- Directed by: Allan Dwan
- Written by: George Cooper Allan Dwan
- Starring: Pauline Bush William Lloyd
- Distributed by: Universal Film Manufacturing Company
- Release date: May 14, 1914;
- Running time: 20 minutes
- Country: United States
- Languages: Silent English intertitles

= The Unlawful Trade =

1914 film by Allan Dwan

The Unlawful Trade is a 1914 American silent short drama film directed by Allan Dwan and starring Pauline Bush, William Lloyd, Murdock MacQuarrie, George Cooper, and Lon Chaney. Allan Dwan also wrote the screenplay, based on a story by George Cooper.
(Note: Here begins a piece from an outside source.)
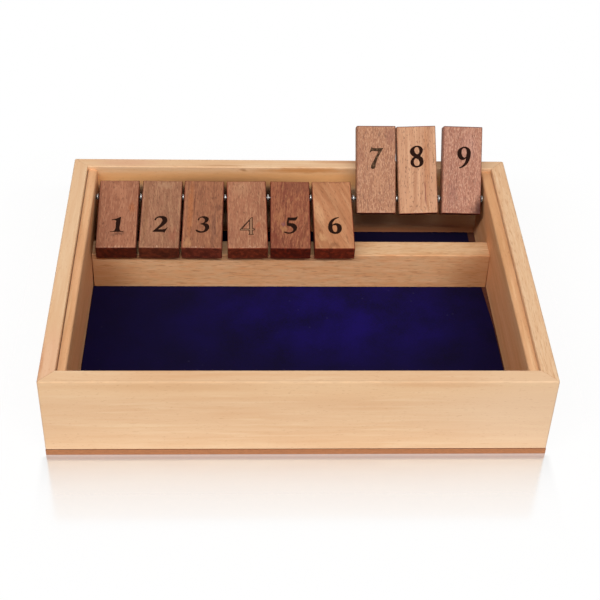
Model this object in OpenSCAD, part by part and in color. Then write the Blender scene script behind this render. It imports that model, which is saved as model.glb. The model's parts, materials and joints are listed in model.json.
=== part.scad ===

The film is now considered lost.

==Plot==
A moonshiner named George Tate is a good-hearted man, even though he is a criminal. A half-breed murders George's father and later harasses his sister Amy. The half-breed then tells government agents of the location of the moonshiner's hideout in the wilderness, and the authorities attack the place while George, Amy and Amy's lover Neut Haigh happen to be staying there. In the heat of the gunfight, George gallantly allows Neut and Amy to escape through a secret trap door in the cabin while he stays behind to fight the officers, a gesture that costs George his life.

==Cast==
- George Cooper as George Tate, the moonshiner
- Pauline Bush as Amy Tate
- William Lloyd as Tate's father
- William C. Dowlan as Neut Haigh
- Murdock MacQuarrie as The Revenue Man
- Lon Chaney as The Half-Breed

==Reception==
Motion Picture News stated "Undoubtedly one of the best pictures Universal has made....The story of the moonshiners and their war on the revenue men, yet is different from the thousand or so others of this class." Moving Picture World wrote "This is another of many moonshine stories which is filled with melodrama from start to finish. Murder and assault predominate with the shadow of the law overhanging all. There is a theme of love introduced which somewhat softens the ragged edges of the plot, and the sacrifice made by the hero is somewhat redeeming."